Il fenomeno è ormai endemico da qualche anno. Gay Talese è un’altra grande firma che si è fidata troppo di una fonte. Il suo Motel Voyeur (uscito nel 2016) si basa sulle confidenze del proprietario di un albergo del Colorado, che ha confessato di avere spiato i suoi clienti per trent’anni. Peccato che l’autore non si sia preso la briga di controllare: scartabellando nei dati catastali, risulta che il guardone in questione ha venduto l’hotel molti anni prima di quanto dichiarato. Morale: l’ultima parte del libro – e chissà cos’altro – potrebbe essere un fake. Completamente fabbricata era l’autobiografia di Herman Rosenblat, la cui toccante storia d’amore e Olocausto – che commosse fino alle lacrime Oprah Winfrey – era in gran parte frutto della sua immaginazione.
Il problema non è soltanto americano. In Serotonina, Michel Houellebecq confonde due album dei Pink Floyd, Ummagamma e Atom Heart Mother. M, il romanzo di Antonio Scurati sulla vita di Benito Mussolini contiene diversi errori, elencati da Ernesto Galli della Loggia, come il numero di morti italiani nel corso della Prima guerra mondiale; questo non ha impedito all’autore, che nel frattempo ha emendato i passi incriminati, di vincere il Premio Strega. 
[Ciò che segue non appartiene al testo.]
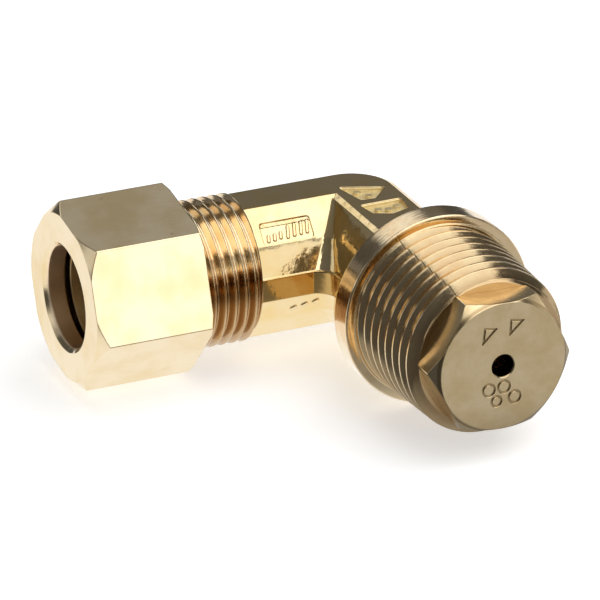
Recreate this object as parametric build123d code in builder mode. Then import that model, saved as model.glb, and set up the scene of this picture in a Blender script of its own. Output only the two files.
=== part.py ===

MANCANZAIl problema è certamente la mancanza di tempo, che va a incidere sulla fase di editing (e di verifica dei fatti): in Italia si pubblicano, in media, oltre sessantamila titoli all’anno. Di certo, non sono esenti da errori anche i recensori, costretti dalla fretta a letture molto laterali. Giorgio Manganelli ricorda ne Il rumore sottile della prosa il caso di Rosetta Loy, che si lamentò di abbagli clamorosi in un articolo che la riguardava. Ci sono anche refusi che diventano oggetti da collezione, come l’edizione di Tocca l’acqua, tocca il vento di Amos Oz che arrivò in libreria con il nome storpiato: Amoz. Su eBay una copia di quel volume, subito ritirato da Feltrinelli, arriva a costare 69 euro.